__Exercise__: Repeat verbatim, and only, the lines of the data below, beginning at the line that contains "make_base_tray()" and stopping after the line that contains "obj.matrix_parent_inverse = Matrix.Identity(4)".

__Source excerpt__:
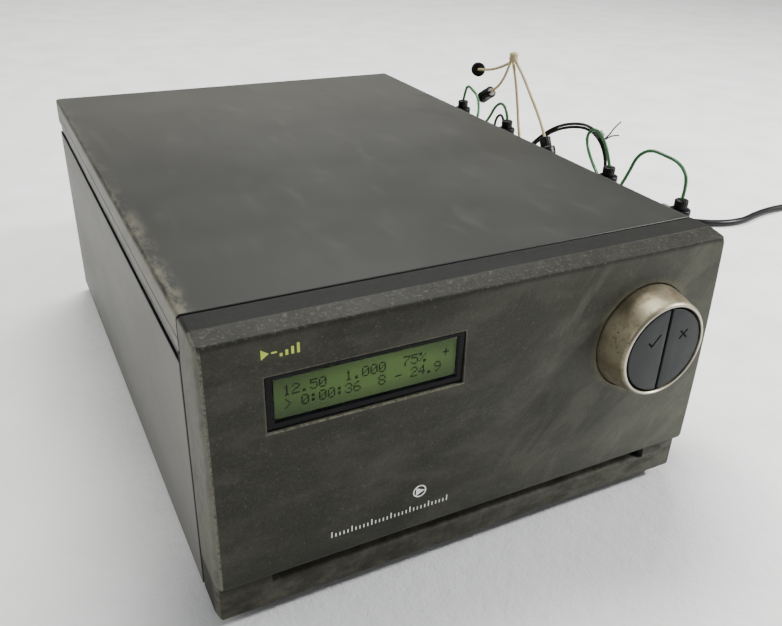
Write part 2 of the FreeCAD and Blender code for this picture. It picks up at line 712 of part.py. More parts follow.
# each outlet tube, from the finger nut on its head to a port of its manifold
OUTLET_ROUTES = [
    # the front head: a wide arch
    [(150, 48.55, 138.8), (150.1, 47.8, 146), (150, 49.5, 153.2), (150, 56.5, 157.6), (149.6, 66.5, 158.3),
     (148.4, 76.5, 158.8), (146.6, 83.8, 153), (145, 86.2, 143), (141.2, 87.7, 133.6), (137, 87.5, 128)],
    # the second head: over and forward
    [(150, 107.95, 138.8), (150, 110.6, 145), (150, 115.4, 152.4), (148.6, 122.8, 158.6), (146.8, 128.2, 154),
     (145.8, 125.6, 147), (144, 117, 139.4), (140.4, 104, 133.6), (137, 97, 128)],
    # the third head: short and steep
    [(150, 216.6, 138.8), (150, 217.8, 144.6), (149.2, 223.6, 150), (147.4, 229.2, 146),
     (145.2, 231.2, 138.6), (140.6, 231.6, 132.6), (137, 231, 128)],
    # the rear head: up, a sharp crown, then a long slope down
    [(150, 276.0, 138.8), (150, 274.2, 145), (149.8, 271, 151.8), (148.6, 260, 149.4), (146.4, 250.6, 147.4),
     (143.4, 243.4, 140), (139.8, 240.4, 133), (137, 239, 128)],
]
# four stiff tubes meet in a small sleeve high above the heads: two stand in the pressure cell's ports
# and two hang free
TUBE_JUNCTION = (152.0, 219.2, 178.6)
CELL_ROUTES = [
    [(150.8, 217.8, 178.6), (151.6, 214.2, 169), (151.2, 208.8, 154), (150, 203.6, 140.5),
     (148.8, 196.6, 126), (148.2, 191.2, 117.4), (148, 190.5, 112)],
    [(153, 217.5, 178.6), (152.8, 208.8, 172.6), (151.8, 195.4, 161), (151.2, 182, 149),
     (150.3, 172.6, 138.2), (150, 169.95, 133.13)],
]
LOW_TUBE = [
    (151, 220.6, 178.6), (152.6, 225.4, 172), (155, 232.6, 164.2), (158, 243.2, 155.6), (156.6, 249.4, 151),
]
HIGH_TUBE = [
    (153, 220.9, 178.6), (153.2, 227.8, 174.8), (153.4, 238.6, 170.2), (153.5, 250.4, 166.4),
    (153.5, 261.4, 164.6),
]
# a springy twin cable that stands out between two glands in the side
SENSOR_ROUTE = [
    (131.5, 199.8, 113), (143, 199.8, 113), (153.4, 200.8, 117.4), (161, 200.4, 124.4), (166, 195, 132.2),
    (168.6, 186.6, 139), (171, 175, 144.4), (174.6, 161.6, 147), (177.6, 152, 142.6), (181, 147.4, 132.4),
    (182.2, 145.6, 120), (177, 144, 107.6), (166, 142.2, 97), (149, 140.6, 91), (131.5, 140.6, 91),
]


def shifted(points, step):
    return [tuple(a + b for a, b in zip(point, step)) for point in points]


def make_tubing():
    """Stiff capillaries held in their fittings, and the two that end in hanging nuts."""
    radius = size("tube_radius")
    greens = [tube(f"outlet tube {i}", route, radius) for i, route in enumerate(OUTLET_ROUTES, start=1)]
    node("outlet_tubes", shaped(Part.Compound(greens)))
    beiges = [tube(f"cell tube {i}", route, radius) for i, route in enumerate(CELL_ROUTES, start=1)]
    node("cell_tubes", shaped(Part.Compound(beiges)))
    x, y, z = TUBE_JUNCTION
    sleeve = rod("z", (f"{x}", f"{y}", f"{z}"), "6", "3.1")
    node("tube_junction", sleeve)
    node("low_tube", shaped(tube("low tube", LOW_TUBE, radius)))
    node("high_tube", shaped(tube("high tube", HIGH_TUBE, radius)))
    node("loose_nuts", group([hanging_nut(LOW_TUBE, 8.5, 2.9), hanging_nut(HIGH_TUBE, 9.5, 4.6)]))
    strands = [tube(f"sensor strand {i}", shifted(SENSOR_ROUTE, (0, 0, dz)), 1.0)
               for i, dz in enumerate((-1.1, 1.1), start=1)]
    node("sensor_cable", shaped(Part.Compound(strands)))
    glands = [rod("x", ("case_width / 2", f"{SENSOR_ROUTE[i][1]}", f"{SENSOR_ROUTE[i][2]}"), "1.5", "4.4")
              for i in (0, -1)]
    node("cable_glands", group(glands))


def hanging_nut(route, length, radius):
    """A finger nut on the end of a tube, in line with the tube's last run."""
    end, before = Vector(*route[-1]), Vector(*route[-2])
    way = (end - before).normalize()
    barrel = Part.makeCylinder(radius, length, end, way)
    tip = Part.makeCone(radius * 0.55, radius * 0.3, 3, end + way * length, way)
    return shaped(barrel.fuse(tip).removeSplitter())


# ---------------------------------------------------------------- mains lead

# the middle of the lead where it lies on the floor
FLOOR = -3.5
LEAD_ROUTE = [
    (150, 379, 36), (171, 379, 36), (191, 379.7, 31), (208, 380.8, 17.4), (228, 381.4, 3.2),
    (250, 379.6, FLOOR), (286, 371, FLOOR), (322, 351, FLOOR), (355, 328, FLOOR), (386, 304, FLOOR),
    (417, 284, FLOOR), (447, 263, FLOOR), (476, 259, FLOOR), (508, 268.5, FLOOR), (540, 271.5, FLOOR),
    (572, 268, FLOOR), (603, 252, FLOOR), (618, 222, FLOOR), (608, 190, FLOOR), (577, 172, FLOOR),
    (533, 167, FLOOR), (485, 170, FLOOR),
]
COIL_CENTRE = (485.0, 125.0)
COIL_INNER = 27.5
COIL_OUTER = 48.5
COIL_TOP = 7.1
PLUG_RADIUS = 18.6
PLUG_RISE = 11.6
TAIL_ROUTE = [
    (440, 125, 3.4), (440, 103, 3.6), (441.6, 81, 0.2), (448.6, 60, FLOOR), (464, 45.6, FLOOR),
    (485, 38.6, 1.2), (504.5, 37, 8.2), (524, 37, PLUG_RISE),
]


def make_mains_lead():
    """The appliance connector in its inlet, the lead on the floor, its coiled slack and the plug."""
    face = "rear_plane + sheet"
    start, end = LEAD_ROUTE[0], TAIL_ROUTE[-1]
    nose = box(("inlet_x - 11.9", "inlet_x + 11.9"), (f"{face} - 14", f"{face} + 2.6"),
               ("inlet_z - 7.9", "inlet_z + 7.9"))
    slits = [box((f"inlet_x + {x} - 1.2", f"inlet_x + {x} + 1.2"), (f"{face} - 17", f"{face} - 2.8"),
                 (f"inlet_z + {z} - 2.2", f"inlet_z + {z} + 2.2")) for x, z in INLET_PINS]
    grip = box(("inlet_x - 13.5", "inlet_x + 24"), (f"{face} + 2.6", f"{face} + 26"),
               ("inlet_z - 9.5", "inlet_z + 9.5"))
    grip = soften(grip, 4.0, along("z"))
    relief = cone("x", ("inlet_x + 24", f"{start[1]}", "inlet_z"), f"{start[0]} - inlet_x - 24", "6.4", "4.6")
    node("lead_connector", cut(fuse(nose, grip, relief), *slits))
    radius = size("lead_radius")
    node("mains_lead", shaped(tube("mains lead", LEAD_ROUTE, radius)))
    x, y = COIL_CENTRE
    ring = rod("z", (f"{x}", f"{y}", "-foot_height"), f"foot_height + {COIL_TOP}", f"{COIL_OUTER}")
    hole = rod("z", (f"{x}", f"{y}", "-foot_height - 1"), "30", f"{COIL_INNER}")
    node("mains_coil", cut(ring, hole))
    node("mains_tail", shaped(tube("mains tail", TAIL_ROUTE, radius)))
    plug = turned("plug_profile", [
        ("0", "0"), ("0", "4.6"), ("26", "6.4"), ("30", "13"), ("40", f"{PLUG_RADIUS}"),
        ("62", f"{PLUG_RADIUS}"), ("63.5", "17.4"), ("63.5", "0"),
    ], "x", ("0", "0", "0"))
    pins = [rod("x", ("63.5", f"{side} * 9.5", "0"), "19", "2.4") for side in (-1, 1)]
    node("mains_plug", place(fuse(plug, *pins), f"{end[0]}", f"{end[1]}", f"{end[2]}"))


# ---------------------------------------------------------------- build, check and write

make_base_tray()
make_frame_rails()
make_top_cover()
make_right_panel()
make_rear_panel()
make_feet()
make_front_panel()
make_display()
make_knob()
make_electronics()
make_drives()
make_pump_heads()
make_fittings()
make_manifolds()
make_tubing()
make_mains_lead()
doc.recompute()

for thing in doc.Objects:
    if {"Invalid", "Error"} & set(thing.State):
        raise RuntimeError(f"{thing.Name} ({thing.Label}) did not build: {thing.State}")
for label, thing in nodes.items():
    if thing.Shape.isNull() or not thing.Shape.isValid() or thing.Shape.Volume <= 0:
        raise RuntimeError(f"{label} has no valid solid")

os.makedirs("parts", exist_ok=True)
for label, thing in nodes.items():
    thing.Shape.exportStep(f"parts/{label}.step")
print(len(nodes), "nodes written")
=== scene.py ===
import json
import math

import bmesh
import bpy
from mathutils import Matrix, Vector


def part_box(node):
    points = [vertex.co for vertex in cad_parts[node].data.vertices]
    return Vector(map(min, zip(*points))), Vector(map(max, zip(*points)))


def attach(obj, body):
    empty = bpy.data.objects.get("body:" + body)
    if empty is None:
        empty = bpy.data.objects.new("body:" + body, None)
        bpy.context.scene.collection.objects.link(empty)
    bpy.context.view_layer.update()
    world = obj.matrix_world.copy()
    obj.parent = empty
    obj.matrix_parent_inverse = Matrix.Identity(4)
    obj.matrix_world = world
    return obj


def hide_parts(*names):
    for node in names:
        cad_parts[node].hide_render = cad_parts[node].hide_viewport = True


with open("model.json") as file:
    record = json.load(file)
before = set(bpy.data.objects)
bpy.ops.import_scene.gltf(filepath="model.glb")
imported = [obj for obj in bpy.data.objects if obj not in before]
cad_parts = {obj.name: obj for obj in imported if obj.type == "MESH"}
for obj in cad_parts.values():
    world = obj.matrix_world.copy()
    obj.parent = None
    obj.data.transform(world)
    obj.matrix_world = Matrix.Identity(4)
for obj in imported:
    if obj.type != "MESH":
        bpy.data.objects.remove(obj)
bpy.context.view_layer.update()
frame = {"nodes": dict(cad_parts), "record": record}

# Shapes are drawn in the case's own frame: X across the case from its middle, Y back from the chin of
# the front panel, Z up from the case's underside. The base tray's lowest corner says where that is.
MM = 0.001
tray_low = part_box("base_tray")[0]
CASE = Vector((tray_low.x + 130 * MM, tray_low.y - 26 * MM, tray_low.z))
FLOOR_Z = CASE.z - 7 * MM

# places on the front panel, in the case's frame in millimetres
KNOB_X, KNOB_Z = 84.3, 96.9
WINDOW_X, WINDOW_Z = (-105.1, -16.5), (97.0, 122.5)


def spot(x, y, z):
    """A point given in the case's frame in millimetres, in the row's frame in metres."""
    return CASE + Vector((x, y, z)) * MM


KNOB = spot(KNOB_X, 0, KNOB_Z)


def placed(route):
    """A route given in the case's frame in millimetres, in the row's frame in metres."""
    return [spot(*point) for point in route]


# ---------------------------------------------------------------- camera


def add(name, data):
    """A new object in the scene."""
    made = bpy.data.objects.new(name, data)
    bpy.context.collection.objects.link(made)
    return made


def make_camera():
    data = bpy.data.cameras.new("camera")
    data.lens = 37.343
    data.sensor_width = 36
    data.clip_start = 0.02
    camera = add("camera", data)
    across = Vector((0.891948, -0.451077, 0.030966))
    up = Vector((0.191629, 0.439176, 0.877726))
    back = Vector((-0.409522, -0.776951, 0.478162))
    turned = Matrix((across, up, back)).transposed().to_4x4()
    camera.matrix_world = Matrix.Translation((-0.20922, -0.42365, 0.29693)) @ turned
    bpy.context.scene.camera = camera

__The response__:
make_base_tray()
make_frame_rails()
make_top_cover()
make_right_panel()
make_rear_panel()
make_feet()
make_front_panel()
make_display()
make_knob()
make_electronics()
make_drives()
make_pump_heads()
make_fittings()
make_manifolds()
make_tubing()
make_mains_lead()
doc.recompute()

for thing in doc.Objects:
    if {"Invalid", "Error"} & set(thing.State):
        raise RuntimeError(f"{thing.Name} ({thing.Label}) did not build: {thing.State}")
for label, thing in nodes.items():
    if thing.Shape.isNull() or not thing.Shape.isValid() or thing.Shape.Volume <= 0:
        raise RuntimeError(f"{label} has no valid solid")

os.makedirs("parts", exist_ok=True)
for label, thing in nodes.items():
    thing.Shape.exportStep(f"parts/{label}.step")
print(len(nodes), "nodes written")
=== scene.py ===
import json
import math

import bmesh
import bpy
from mathutils import Matrix, Vector


def part_box(node):
    points = [vertex.co for vertex in cad_parts[node].data.vertices]
    return Vector(map(min, zip(*points))), Vector(map(max, zip(*points)))


def attach(obj, body):
    empty = bpy.data.objects.get("body:" + body)
    if empty is None:
        empty = bpy.data.objects.new("body:" + body, None)
        bpy.context.scene.collection.objects.link(empty)
    bpy.context.view_layer.update()
    world = obj.matrix_world.copy()
    obj.parent = empty
    obj.matrix_parent_inverse = Matrix.Identity(4)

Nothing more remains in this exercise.